Scottish beavers were hunted to extinction 400 years ago. Recently four beaver families arrived in the UK to be re-introduced into British nature. Photo: Edinburgh Zoo

Three of Norway’s proudest ships took part of the Tall Ships' Races in July. This year’s race docked in Liverpool and ended up in Germany via Norway. The Norwegian sailing ambassador Christian Radich won two of the races.

Further south in Redditch outside Birmingham, 36 prefabricated Norwegian produced, environmental friendly houses were such a success with their new residents that the city council have decided to have more houses delivered from Norway. Simultaneously, the Norwegian electric car maker 'Think' is collaborating with London College of Art to design the interior of their new city car. Together they aim to revolutionise not only the car industry, but its design too.

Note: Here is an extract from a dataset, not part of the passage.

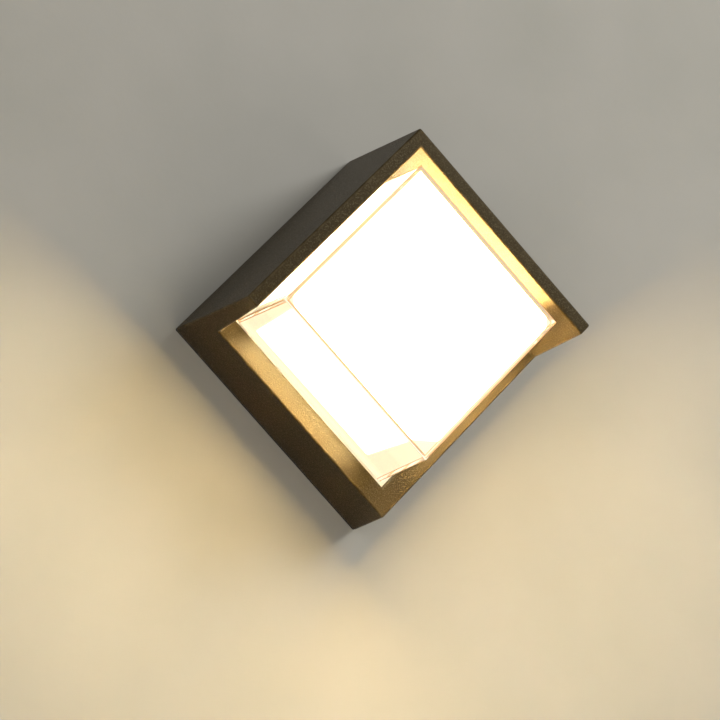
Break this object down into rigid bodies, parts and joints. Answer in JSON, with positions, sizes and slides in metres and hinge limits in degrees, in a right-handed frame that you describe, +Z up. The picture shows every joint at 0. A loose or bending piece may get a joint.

A piece of Norway in the Midlands; the new houses in Ken Somner Gardens. Photo: Thomas Aastad / Royal Norwegian Embassy

Norwegians gladly share their trees with their British neighbours across the North Sea. This year’s traditional tree at Trafalgar Square was the 62nd in line from the people of Oslo. Mayor of London, Boris Johnson and the Lord Mayor of Westminster were among the many thousand spectators who watched the tree being lit. Newcastle received a tree from Norway’s second city, Bergen, and the lights were lit in the presence of the Lord Mayor of Newcastle and the Mayor of Bergen. Additionally, Hordaland County expressed its gratitude towards its friends in the UK by giving it two trees, one for Cardiff and another to Glasgow.

On that jolly note, Merry Christmas and a Happy New Year to you all!

The Norwegian Christmas tree in Cardiff illustrates the strong link between Wales and Hordaland on Norway's west coast.